» **Instructions to follow**
Gather up the lines with the word "shown" in them.

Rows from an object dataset

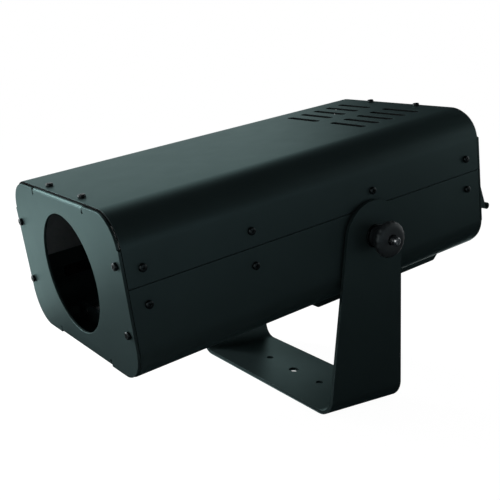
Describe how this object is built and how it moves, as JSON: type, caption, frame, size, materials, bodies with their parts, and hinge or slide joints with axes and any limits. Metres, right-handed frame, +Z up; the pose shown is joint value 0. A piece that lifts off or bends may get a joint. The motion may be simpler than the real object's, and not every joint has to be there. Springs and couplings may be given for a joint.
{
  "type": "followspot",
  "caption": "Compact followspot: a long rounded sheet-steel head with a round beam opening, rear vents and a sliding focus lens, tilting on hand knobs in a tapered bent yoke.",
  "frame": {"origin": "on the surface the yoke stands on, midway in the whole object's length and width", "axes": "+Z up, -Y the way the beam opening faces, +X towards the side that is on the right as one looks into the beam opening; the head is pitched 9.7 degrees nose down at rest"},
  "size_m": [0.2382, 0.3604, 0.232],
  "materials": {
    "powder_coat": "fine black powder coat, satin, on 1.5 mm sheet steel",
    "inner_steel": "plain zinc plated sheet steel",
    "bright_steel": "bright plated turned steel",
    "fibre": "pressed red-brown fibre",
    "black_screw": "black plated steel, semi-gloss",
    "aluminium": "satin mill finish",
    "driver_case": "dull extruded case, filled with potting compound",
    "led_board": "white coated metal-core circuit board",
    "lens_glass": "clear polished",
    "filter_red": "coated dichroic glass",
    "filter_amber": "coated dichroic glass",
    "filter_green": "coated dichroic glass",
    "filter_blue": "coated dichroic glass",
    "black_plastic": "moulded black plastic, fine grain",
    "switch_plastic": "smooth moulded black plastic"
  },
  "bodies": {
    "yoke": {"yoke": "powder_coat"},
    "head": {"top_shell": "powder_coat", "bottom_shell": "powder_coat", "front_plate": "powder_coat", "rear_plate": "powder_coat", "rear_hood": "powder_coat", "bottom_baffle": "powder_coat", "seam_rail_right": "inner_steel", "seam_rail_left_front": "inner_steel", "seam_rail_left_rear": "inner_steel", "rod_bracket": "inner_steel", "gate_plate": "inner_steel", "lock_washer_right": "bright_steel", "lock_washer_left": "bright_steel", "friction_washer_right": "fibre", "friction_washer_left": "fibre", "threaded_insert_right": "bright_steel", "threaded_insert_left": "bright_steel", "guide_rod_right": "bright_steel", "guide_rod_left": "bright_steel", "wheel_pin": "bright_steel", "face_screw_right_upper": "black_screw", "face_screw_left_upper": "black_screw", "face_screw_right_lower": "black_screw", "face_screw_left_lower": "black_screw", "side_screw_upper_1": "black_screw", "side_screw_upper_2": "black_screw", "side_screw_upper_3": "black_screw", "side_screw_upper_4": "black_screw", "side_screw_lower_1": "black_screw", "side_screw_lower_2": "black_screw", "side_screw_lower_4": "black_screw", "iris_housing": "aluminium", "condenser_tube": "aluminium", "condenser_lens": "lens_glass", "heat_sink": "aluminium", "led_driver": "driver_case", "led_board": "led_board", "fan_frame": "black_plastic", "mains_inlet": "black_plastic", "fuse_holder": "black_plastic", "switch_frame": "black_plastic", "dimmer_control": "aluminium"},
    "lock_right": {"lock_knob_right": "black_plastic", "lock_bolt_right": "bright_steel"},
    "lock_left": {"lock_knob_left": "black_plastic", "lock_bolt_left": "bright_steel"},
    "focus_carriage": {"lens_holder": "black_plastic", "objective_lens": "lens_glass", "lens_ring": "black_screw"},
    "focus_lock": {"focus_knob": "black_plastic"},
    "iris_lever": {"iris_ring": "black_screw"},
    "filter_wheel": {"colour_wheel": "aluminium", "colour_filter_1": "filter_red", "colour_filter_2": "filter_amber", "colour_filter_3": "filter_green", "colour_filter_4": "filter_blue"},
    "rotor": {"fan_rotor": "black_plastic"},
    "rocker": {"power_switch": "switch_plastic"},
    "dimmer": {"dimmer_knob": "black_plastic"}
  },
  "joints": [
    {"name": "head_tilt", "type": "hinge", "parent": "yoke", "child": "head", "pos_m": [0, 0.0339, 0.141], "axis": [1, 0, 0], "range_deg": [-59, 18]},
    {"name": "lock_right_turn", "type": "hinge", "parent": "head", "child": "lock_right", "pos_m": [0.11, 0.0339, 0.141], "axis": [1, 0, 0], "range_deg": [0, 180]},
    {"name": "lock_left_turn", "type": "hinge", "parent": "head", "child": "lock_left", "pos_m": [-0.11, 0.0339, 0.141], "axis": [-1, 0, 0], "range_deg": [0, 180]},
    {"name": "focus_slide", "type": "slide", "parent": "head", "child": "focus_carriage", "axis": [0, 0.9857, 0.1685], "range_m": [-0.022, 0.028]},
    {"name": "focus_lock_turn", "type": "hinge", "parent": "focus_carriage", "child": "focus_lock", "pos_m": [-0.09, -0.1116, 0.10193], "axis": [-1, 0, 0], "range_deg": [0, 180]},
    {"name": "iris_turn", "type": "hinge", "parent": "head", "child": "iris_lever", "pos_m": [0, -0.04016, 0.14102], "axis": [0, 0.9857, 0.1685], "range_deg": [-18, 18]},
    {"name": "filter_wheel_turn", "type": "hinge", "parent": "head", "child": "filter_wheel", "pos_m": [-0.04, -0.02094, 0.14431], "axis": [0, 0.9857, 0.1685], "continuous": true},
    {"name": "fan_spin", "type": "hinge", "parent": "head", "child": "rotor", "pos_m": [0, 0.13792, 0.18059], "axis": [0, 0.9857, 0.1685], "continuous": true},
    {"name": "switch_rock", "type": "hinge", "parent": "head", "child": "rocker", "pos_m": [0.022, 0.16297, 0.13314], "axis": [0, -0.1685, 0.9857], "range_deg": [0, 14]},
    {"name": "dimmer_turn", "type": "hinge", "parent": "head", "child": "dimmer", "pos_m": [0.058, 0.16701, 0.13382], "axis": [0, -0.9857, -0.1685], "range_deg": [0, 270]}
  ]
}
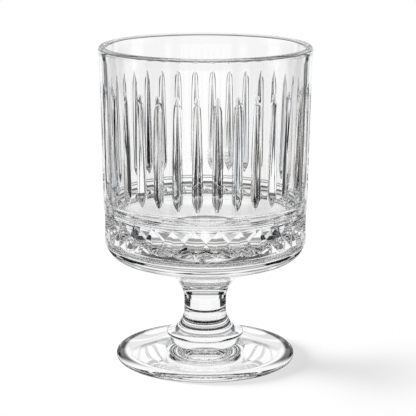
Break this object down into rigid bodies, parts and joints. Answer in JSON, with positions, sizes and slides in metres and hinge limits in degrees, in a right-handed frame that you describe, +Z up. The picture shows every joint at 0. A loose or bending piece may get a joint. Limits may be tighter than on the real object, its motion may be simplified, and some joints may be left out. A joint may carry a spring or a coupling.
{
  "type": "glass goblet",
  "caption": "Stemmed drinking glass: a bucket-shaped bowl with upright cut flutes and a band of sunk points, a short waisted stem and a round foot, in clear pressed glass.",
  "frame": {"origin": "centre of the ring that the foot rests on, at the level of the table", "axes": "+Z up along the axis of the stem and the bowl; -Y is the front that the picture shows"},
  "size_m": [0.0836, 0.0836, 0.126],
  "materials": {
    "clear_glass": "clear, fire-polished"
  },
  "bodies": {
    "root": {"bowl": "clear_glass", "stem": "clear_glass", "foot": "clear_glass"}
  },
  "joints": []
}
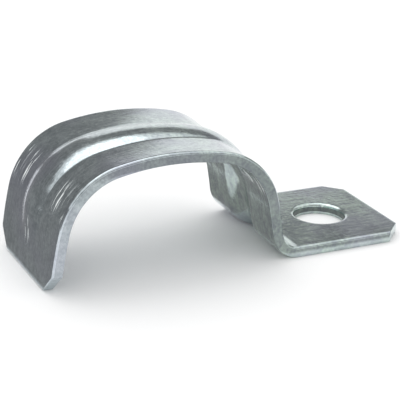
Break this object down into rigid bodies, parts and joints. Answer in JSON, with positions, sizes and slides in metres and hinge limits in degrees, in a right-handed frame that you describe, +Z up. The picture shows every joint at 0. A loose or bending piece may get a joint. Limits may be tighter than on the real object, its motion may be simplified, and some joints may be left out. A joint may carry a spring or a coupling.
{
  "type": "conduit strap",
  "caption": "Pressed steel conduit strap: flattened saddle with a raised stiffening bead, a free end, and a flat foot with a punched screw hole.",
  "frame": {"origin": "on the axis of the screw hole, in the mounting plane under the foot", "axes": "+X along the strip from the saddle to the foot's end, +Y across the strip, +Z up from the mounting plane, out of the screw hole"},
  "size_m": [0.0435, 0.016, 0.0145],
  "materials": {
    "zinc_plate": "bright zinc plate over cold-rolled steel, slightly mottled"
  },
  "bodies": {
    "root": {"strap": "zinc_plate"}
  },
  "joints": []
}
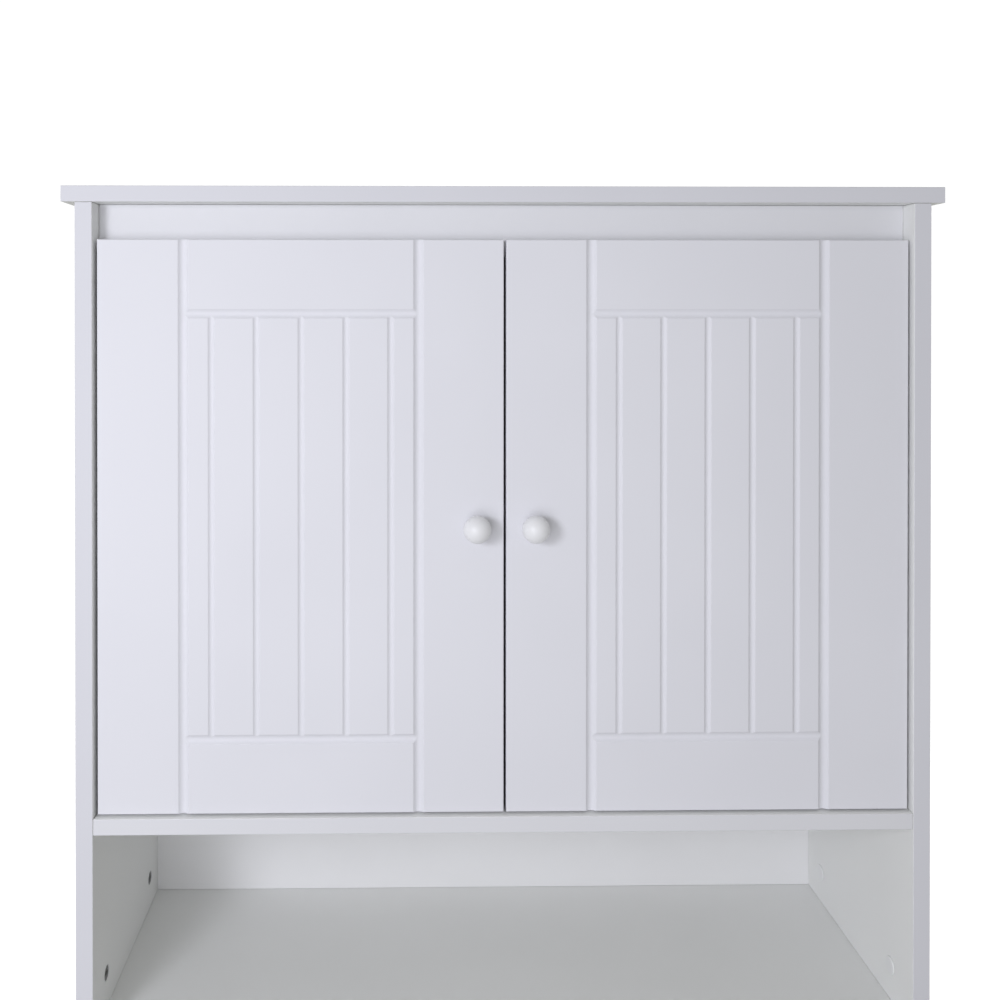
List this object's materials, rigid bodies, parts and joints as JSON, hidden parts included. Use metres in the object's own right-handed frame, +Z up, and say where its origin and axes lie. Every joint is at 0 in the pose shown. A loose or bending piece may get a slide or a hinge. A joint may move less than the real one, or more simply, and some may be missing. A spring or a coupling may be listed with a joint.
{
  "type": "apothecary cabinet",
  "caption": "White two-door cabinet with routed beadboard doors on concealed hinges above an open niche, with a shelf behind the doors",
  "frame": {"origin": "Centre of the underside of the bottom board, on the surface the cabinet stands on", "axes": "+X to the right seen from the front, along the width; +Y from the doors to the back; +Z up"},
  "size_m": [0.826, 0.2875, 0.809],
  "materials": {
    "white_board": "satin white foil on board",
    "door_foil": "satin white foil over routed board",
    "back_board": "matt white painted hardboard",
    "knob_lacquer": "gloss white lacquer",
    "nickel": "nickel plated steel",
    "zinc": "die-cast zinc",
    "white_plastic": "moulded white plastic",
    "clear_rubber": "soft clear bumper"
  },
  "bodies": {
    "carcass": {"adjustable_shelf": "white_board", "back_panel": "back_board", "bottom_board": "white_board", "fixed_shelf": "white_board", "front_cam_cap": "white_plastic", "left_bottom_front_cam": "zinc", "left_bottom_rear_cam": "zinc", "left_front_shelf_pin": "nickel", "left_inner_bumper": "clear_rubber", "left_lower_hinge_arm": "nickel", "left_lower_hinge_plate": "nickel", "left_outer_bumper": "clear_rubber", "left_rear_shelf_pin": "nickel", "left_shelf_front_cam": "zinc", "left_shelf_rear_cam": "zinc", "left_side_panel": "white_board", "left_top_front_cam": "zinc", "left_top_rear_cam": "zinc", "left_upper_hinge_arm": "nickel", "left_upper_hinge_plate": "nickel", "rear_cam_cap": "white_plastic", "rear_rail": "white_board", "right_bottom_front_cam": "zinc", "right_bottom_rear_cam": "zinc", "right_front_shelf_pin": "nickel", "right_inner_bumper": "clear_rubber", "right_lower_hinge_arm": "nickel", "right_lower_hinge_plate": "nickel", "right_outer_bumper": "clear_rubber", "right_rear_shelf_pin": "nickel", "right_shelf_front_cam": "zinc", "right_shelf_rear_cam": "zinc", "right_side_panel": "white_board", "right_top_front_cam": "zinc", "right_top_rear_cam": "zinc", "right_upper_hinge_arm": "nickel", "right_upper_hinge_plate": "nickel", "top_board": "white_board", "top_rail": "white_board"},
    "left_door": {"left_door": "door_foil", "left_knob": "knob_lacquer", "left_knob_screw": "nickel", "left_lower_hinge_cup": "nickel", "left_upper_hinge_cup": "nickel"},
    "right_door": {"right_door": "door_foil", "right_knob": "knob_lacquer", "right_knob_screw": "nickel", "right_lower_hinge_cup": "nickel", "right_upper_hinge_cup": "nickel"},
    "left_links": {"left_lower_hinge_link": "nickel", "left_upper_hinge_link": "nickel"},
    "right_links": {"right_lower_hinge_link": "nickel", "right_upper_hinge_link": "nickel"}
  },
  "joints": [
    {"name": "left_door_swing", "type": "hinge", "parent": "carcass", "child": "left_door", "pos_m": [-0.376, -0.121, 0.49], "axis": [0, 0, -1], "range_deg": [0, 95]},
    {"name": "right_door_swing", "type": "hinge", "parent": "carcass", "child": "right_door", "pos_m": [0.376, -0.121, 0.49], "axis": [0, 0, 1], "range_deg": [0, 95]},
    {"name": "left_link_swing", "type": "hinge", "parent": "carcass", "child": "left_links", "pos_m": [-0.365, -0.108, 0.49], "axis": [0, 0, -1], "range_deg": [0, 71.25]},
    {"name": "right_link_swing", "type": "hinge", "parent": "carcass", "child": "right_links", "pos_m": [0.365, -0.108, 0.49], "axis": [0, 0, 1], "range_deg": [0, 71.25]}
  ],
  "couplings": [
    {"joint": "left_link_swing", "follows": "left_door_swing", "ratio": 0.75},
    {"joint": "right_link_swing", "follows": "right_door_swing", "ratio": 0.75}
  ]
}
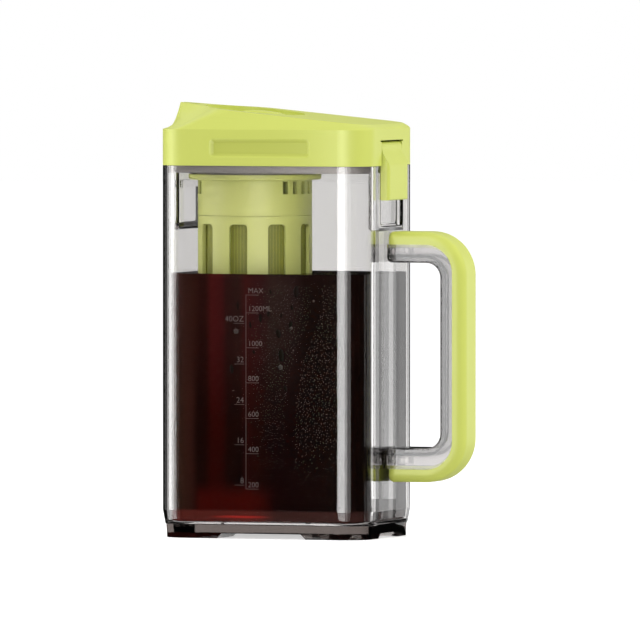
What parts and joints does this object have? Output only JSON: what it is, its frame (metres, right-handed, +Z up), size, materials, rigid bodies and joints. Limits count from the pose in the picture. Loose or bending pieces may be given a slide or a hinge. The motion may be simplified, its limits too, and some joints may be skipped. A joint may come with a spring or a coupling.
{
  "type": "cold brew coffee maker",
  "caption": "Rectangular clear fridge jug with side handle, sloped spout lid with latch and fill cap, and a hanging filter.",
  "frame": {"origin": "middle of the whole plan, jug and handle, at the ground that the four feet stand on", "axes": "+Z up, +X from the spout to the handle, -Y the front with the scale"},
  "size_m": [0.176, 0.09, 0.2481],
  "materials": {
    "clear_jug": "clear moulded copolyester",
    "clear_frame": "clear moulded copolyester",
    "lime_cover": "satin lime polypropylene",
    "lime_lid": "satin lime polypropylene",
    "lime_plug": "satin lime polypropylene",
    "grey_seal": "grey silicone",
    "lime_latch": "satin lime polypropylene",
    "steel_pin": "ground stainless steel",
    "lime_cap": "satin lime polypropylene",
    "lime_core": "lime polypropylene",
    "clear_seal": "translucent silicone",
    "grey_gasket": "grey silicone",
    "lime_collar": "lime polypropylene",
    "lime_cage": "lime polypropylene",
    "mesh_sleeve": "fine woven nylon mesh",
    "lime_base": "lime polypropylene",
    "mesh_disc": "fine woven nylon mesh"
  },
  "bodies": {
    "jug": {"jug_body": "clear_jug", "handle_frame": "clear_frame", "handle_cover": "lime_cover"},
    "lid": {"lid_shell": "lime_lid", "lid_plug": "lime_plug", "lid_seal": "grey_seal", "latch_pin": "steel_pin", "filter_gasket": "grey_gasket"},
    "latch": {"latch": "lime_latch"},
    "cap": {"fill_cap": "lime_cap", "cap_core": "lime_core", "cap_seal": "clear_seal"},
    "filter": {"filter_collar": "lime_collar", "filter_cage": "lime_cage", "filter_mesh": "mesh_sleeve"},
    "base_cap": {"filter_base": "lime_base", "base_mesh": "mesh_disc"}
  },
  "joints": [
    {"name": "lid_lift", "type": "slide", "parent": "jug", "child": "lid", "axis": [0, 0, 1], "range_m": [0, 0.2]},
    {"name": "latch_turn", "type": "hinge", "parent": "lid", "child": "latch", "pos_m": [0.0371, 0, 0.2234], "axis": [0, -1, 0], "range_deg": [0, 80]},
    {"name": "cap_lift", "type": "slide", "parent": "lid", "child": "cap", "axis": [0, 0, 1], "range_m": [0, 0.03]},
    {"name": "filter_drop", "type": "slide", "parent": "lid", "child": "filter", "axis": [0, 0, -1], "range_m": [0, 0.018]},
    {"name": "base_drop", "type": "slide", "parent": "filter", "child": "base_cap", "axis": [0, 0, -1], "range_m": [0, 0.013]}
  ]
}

» **Problem solution**
Describe how this object is built and how it moves, as JSON: type, caption, frame, size, materials, bodies with their parts, and hinge or slide joints with axes and any limits. Metres, right-handed frame, +Z up; the pose shown is joint value 0. A piece that lifts off or bends may get a joint. The motion may be simpler than the real object's, and not every joint has to be there. Springs and couplings may be given for a joint.
List this object's materials, rigid bodies, parts and joints as JSON, hidden parts included. Use metres in the object's own right-handed frame, +Z up, and say where its origin and axes lie. Every joint is at 0 in the pose shown. A loose or bending piece may get a slide or a hinge. A joint may move less than the real one, or more simply, and some may be missing. A spring or a coupling may be listed with a joint.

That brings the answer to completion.